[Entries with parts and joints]
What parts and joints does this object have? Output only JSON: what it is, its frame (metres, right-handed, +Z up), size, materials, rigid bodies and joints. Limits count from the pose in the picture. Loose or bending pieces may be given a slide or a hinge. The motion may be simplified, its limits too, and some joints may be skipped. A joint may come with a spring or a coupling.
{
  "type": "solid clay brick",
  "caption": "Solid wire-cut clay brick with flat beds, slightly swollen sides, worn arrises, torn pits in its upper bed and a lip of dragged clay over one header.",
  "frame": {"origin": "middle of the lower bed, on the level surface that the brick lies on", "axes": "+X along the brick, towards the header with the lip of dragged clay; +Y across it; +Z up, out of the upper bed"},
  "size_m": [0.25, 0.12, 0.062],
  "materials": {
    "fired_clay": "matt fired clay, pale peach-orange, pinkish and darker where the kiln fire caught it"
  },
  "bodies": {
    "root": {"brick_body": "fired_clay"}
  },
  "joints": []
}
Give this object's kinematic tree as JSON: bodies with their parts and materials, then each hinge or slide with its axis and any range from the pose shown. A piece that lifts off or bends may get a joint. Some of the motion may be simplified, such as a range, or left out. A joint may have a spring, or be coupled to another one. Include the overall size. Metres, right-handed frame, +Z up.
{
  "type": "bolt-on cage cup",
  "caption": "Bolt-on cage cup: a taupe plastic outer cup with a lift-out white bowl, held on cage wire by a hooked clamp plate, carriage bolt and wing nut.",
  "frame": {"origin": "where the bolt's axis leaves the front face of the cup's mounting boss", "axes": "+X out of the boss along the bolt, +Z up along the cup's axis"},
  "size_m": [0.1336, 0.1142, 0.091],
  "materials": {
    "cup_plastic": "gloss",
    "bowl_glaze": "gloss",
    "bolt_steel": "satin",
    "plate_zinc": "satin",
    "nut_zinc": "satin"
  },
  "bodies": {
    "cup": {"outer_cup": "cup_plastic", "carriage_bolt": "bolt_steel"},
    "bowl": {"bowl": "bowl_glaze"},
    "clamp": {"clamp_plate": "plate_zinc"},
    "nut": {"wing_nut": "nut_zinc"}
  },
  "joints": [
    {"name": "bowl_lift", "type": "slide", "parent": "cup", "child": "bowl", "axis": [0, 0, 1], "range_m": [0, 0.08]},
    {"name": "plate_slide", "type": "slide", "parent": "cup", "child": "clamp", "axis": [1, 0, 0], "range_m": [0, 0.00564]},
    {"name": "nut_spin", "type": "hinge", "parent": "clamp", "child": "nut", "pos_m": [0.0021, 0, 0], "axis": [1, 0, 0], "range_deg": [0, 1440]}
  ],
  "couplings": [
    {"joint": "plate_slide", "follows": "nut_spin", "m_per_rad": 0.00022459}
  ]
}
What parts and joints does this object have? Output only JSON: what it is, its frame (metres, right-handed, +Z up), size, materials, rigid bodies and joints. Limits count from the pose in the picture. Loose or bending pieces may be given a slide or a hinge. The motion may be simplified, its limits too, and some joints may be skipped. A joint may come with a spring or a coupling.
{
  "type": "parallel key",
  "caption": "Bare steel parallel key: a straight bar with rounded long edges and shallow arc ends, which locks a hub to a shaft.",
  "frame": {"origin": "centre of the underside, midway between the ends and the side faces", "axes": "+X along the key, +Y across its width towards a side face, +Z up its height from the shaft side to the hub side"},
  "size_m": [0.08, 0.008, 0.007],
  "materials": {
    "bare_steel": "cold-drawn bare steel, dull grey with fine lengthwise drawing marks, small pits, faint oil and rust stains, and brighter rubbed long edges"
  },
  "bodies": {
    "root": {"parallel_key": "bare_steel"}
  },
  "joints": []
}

EXERCISE OBJECTIVE |
Show all lines in the entries above where the word "that" appears.

ANSWER BELOW |
  "frame": {"origin": "middle of the lower bed, on the level surface that the brick lies on", "axes": "+X along the brick, towards the header with the lip of dragged clay; +Y across it; +Z up, out of the upper bed"},
Give this object's kinematic tree as JSON: bodies with their parts and materials, then each hinge or slide with its axis and any range from the pose shown. A piece that lifts off or bends may get a joint. Some of the motion may be simplified, such as a range, or left out. A joint may have a spring, or be coupled to another one. Include the overall size. Metres, right-handed frame, +Z up.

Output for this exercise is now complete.